Pencarian akan MBT yang cocok untuk Indonesia pun dilakukan. Beberapa tipe MBT ditelaah, mulai dari M1 Abrams dari Amerika Serikat, Challenger 2 dari Inggris, Leopard 2A4 dari Jerman dan T-80 dari Rusia. Bahkan ikut juga sebagai bahan polemik MBT ini, tank Bulat dari Ukraina. Bahkan juga ikut ditelaah, lebih cocok mana MBT atau Rudal Anti Tank, yang pada dasarnya adalah komplementer, saling melengkapi dan tidak bisa saling menggantikan.
Hingga suatu saat di tahun 2011, terdengar berita bahwa Angkatan Darat Kerajaan Belanda berniat melikuidasi seluruh armada kavaleri beratnya, dan menjual nyaris seluruh inventaris MBT Leopard 2A6 nya. Hal ini terpaksa dilakukan karena hantaman krisis ekonomi yang melanda seluruh Eropa pada saat itu. Segeralah tim dikirim ke Belanda untuk memeriksa kondisi MBT Leopard 2A6 yang ditawarkan tersebut pada Februari 2012.
Saat itu, keseluruhan armada MBT Leopard 2A6 Kerajaan Belanda buatan tahun 2003 yang berjumlah 150 unit tersebut awalnya ditawarkan dengan harga USD 2.5 juta per unitnya. Dalam proses tawar menawar antara Pemerintah Indonesia dan Pemerintah Belanda akhirnya disepakati harga USD 1.8 juta per unitnya. Total dana yang akan dikeluarkan Pemerintah Indonesia untuk mengakuisisi keseluruhan Leopard 2A6 tersebut diperkirakan sekitar USD 280 juta.
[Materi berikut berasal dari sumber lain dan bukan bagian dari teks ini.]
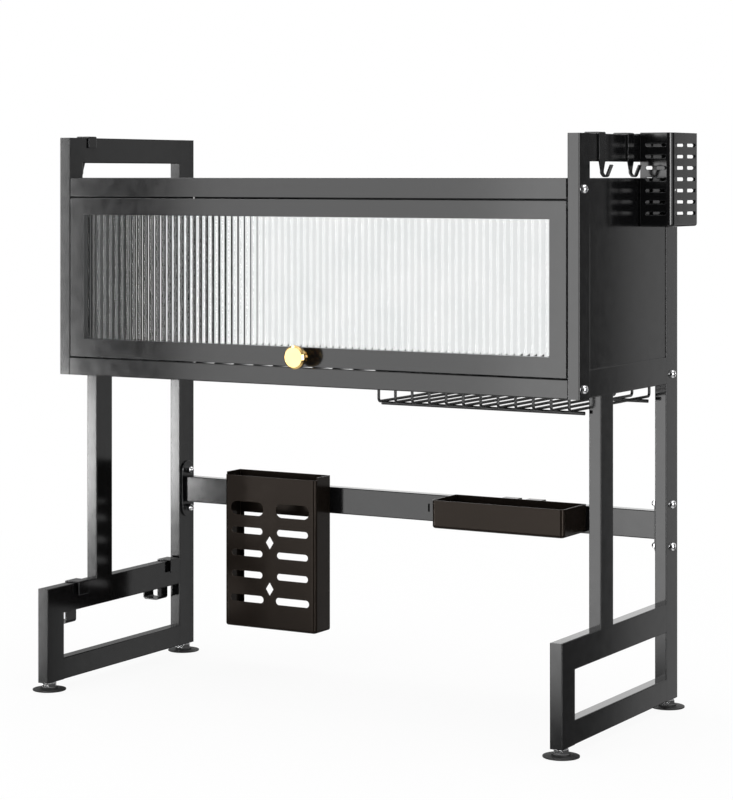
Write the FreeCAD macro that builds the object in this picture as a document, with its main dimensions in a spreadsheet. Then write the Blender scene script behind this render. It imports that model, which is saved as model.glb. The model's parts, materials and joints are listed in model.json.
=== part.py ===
import FreeCAD, Part
import math
import os
import Sketcher

Vector = FreeCAD.Vector

# Over-sink dish rack. Millimetres, +Z up. The pieces are drawn with X = 0 in the middle of the
# rack, Y = 0 on the front of the base and Z = 0 on the worktop, and each is then placed so that
# the origin is the bottom centre of the whole object.

SIZES = {
    # the frame as a whole
    "rack_width": 850,
    "rack_depth": 380,
    "rack_height": 812,
    # upright and base tubes, all of one section
    "tube_width": 18,
    "tube_depth": 40,
    "tube_wall": 1.2,
    "tube_corner": 1.5,
    "weld_fill": 1.2,
    # base
    "foot_height": 12,
    "base_top": 150,
    "base_lower_rail_height": 32,
    "base_upper_rail_height": 40,
    "upright_setback": 120,
    # cabinet
    "cabinet_setback": 53,
    "cabinet_bottom": 461,
    "post_depth": 33,
    "side_rail_height": 38,
    "guard_rail_height": 37.5,
    "guard_gap": 22,
    "cross_tube": 26,
    "panel_recess": 1.4,
    "sheet": 1.2,
    "shelf_lip": 27.5,
    "shelf_edge_radius": 1,
    "shelf_tab_rise": 2.5,
    "rear_lip_extra": 8,
    "side_gap": 1.5,
    "notch_gap": 0.5,
    # door
    "door_gap_top": 2.6,
    "door_gap_bottom": 1.5,
    "door_depth": 15.5,
    "door_stile": 24.6,
    "door_top_rail": 24.5,
    "door_bottom_rail": 27,
    "door_corner": 1,
    "glass_recess": 9.5,
    "gasket_thickness": 0.8,
    "glass_thickness": 4,
    "glass_overlap": 8,
    # hinge
    "hinge_inset": 6,
    "hinge_pin_radius": 3,
    "hinge_clearance": 0.05,
    "hinge_block_width": 13,
    "hinge_block_height": 14,
    "hinge_block_depth": 11.5,
    "bush_radius": 4.6,
    "bush_flange_radius": 5.7,
    "bush_flange": 1,
    "bush_length": 9,
    # knob
    "knob_radius": 16.5,
    "knob_thickness": 10,
    "knob_edge": 2.5,
    "knob_reach": 28,
    "knob_height": 14.5,
    "knob_neck_radius": 6,
    "knob_base_radius": 8,
    "knob_base_thickness": 3,
    "knob_screw_radius": 2,
    "knob_screw_depth": 12,
    "knob_screw_head_radius": 4,
    "knob_screw_head": 2.6,
    # magnet stops
    "magnet_width": 7,
    "magnet_depth": 12,
    "magnet_height": 24,
    "magnet_rise": 9,
    "magnet_gap": 0.3,
    # bolts and nuts
    "bolt_radius": 3,
    "bolt_clearance": 0.2,
    "bolt_length": 27,
    "bolt_head_radius": 6,
    "bolt_head_height": 5,
    "bolt_head_round": 4,
    "bolt_socket_radius": 2.3,
    "bolt_socket_depth": 2.5,
    "cap_nut_radius": 5.5,
    "cap_nut_height": 6,
    "cap_nut_dome": 4.5,
    "end_nut_length": 16,
    "clinch_nut_radius": 4.8,
    "clinch_nut_length": 7,
    "insert_clearance": 0.1,
    # rear cross bar
    "bar_height": 259,
    "bar_bolt_spacing": 60,
    "bar_plate_thickness": 2.5,
    "bar_plate_width": 32,
    "bar_plate_length": 88,
    "bar_slot_length": 12,
    "bar_slot_width": 3,
    "bar_slot_place": 35,
    # tube caps and feet
    "cap_thickness": 4,
    "foot_inset": 16,
    "foot_insert_height": 12,
    "stud_radius": 4,
    "stud_length": 30,
    "stud_clearance": 0.05,
    "stud_nut_radius": 11,
    "stud_nut": 6,
    "pad_radius": 24.5,
    "pad_edge": 1.6,
    "pad_boss_radius": 13,
    "pad_boss_foot": 2.6,
    "pad_height": 4.5,
    "pad_chamfer": 0.3,
    # plate rack and bowl rack
    "wire_radius": 2,
    "rod_radius": 2.5,
    "rack_gap": 0.3,
    "plate_pitch": 26.5,
    "plate_rack_end": 398.5,
    "plate_rack_drop": 18.4,
    "plate_rod_overhang": 8,
    "wire_bend": 5,
    "rod_inset": 27,
    "bowl_pitch": 33,
    "bowl_rack_end": 394,
    # hanging accessories
    "hang_gap": 0.3,
    "strap": 2,
    "holder_left": -300,
    "holder_width": 164,
    "holder_depth": 43.4,
    "holder_drop": 219,
    "holder_front_height": 233,
    "holder_back_rise": 4,
    "holder_corner": 6,
    "box_bend": 4,
    "holder_rim": 8,
    "holder_slot_inset": 41,
    "holder_big_slot": 21,
    "holder_slot": 10,
    "holder_low_slot": 11,
    "holder_slot_length": 56,
    "holder_long_slot_length": 60,
    "holder_diamond_width": 14,
    "holder_diamond_height": 21,
    "holder_row_1": 183,
    "holder_row_2": 149,
    "holder_row_3": 114.4,
    "holder_row_4": 81.8,
    "holder_row_5": 44.4,
    "holder_upper_diamond": 133,
    "holder_lower_diamond": 62,
    "hanger_width": 26,
    "hanger_drop": 14,
    "holder_hanger_inset": 24,
    "tray_left": 82,
    "tray_width": 213,
    "tray_depth": 75.7,
    "tray_drop": 38,
    "tray_height": 41,
    "tray_corner": 6,
    "tray_hanger_inset": 74,
    "tray_drain_length": 40,
    "tray_drain_width": 5,
    "tray_drain_spacing": 20,
    "basket_front": 248,
    "basket_length": 95.5,
    "basket_width": 46,
    "basket_drop": 127,
    "basket_height": 130,
    "basket_corner": 8,
    "basket_slot_height": 5,
    "basket_slot_length": 31,
    "basket_slot_spacing": 43,
    "basket_slot_pitch": 15.8,
    "basket_top_slot": 17,
    "basket_lip": 15,
    # utensil hooks
    "hook_width": 19.5,
    "hook_lip": 15,
    "hook_leg": 49,
    "hook_taper": 14,
    "tongue_width": 8.5,
    "tongue_reach": 7,
    "tongue_tip_reach": 15,
    "tongue_drop": 12,
    "tongue_shoulder": 4,
    "tongue_bend": 3.5,
    "tongue_rise": 7,
    "front_hook_place": 120,
    "rear_hook_place": 213,
    "left_hook_place": 107,
    # board hooks
    "board_hook_width": 25,
    "board_hook_standoff": 4,
    "board_hook_lip": 18,
    "board_hook_drop": 63,
    "board_hook_reach": 27,
    "board_hook_rise": 18,
    "board_hook_bend": 3,
    "front_board_hook_place": 81,
    "rear_board_hook_place": 320,
}

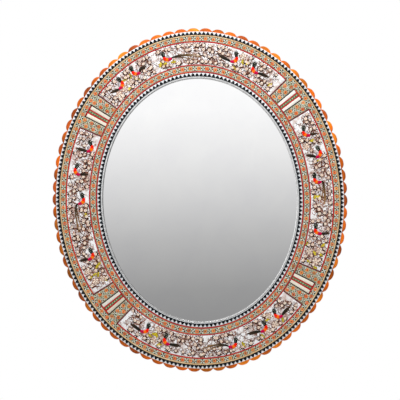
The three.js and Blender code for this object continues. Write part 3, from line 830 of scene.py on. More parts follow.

Namun, walaupun Pemerintah Kerajaan Belanda telah setuju menjual keseluruhan MBT Leopard 2A6nya dengan harga yang disepakati, sesuai hukum setempat yang berlaku, Pemerintah Kerajaan Belanda juga harus meminta persetujuan parlemen (-DPR setempat) untuk merealisasikan penjualan ini. Ternyata, pada saat dilakukan pengambilan suara mayoritas anggota parlemen Belanda menolak penjualan MBT Leopard 2A6 tersebut. Sehingga gagal-lah pembelian MBT Leopard 2A6 Angkatan Darat Kerajaan Belanda tersebut, walau pemerintahnya sudah bersedia menjualnya dengan harga yang lebih rendah dari pada harga yang ditawarkan. Pada kemudian hari, akhirnya MBT Leopard 2A6 Belanda ini dibeli oleh Finlandia.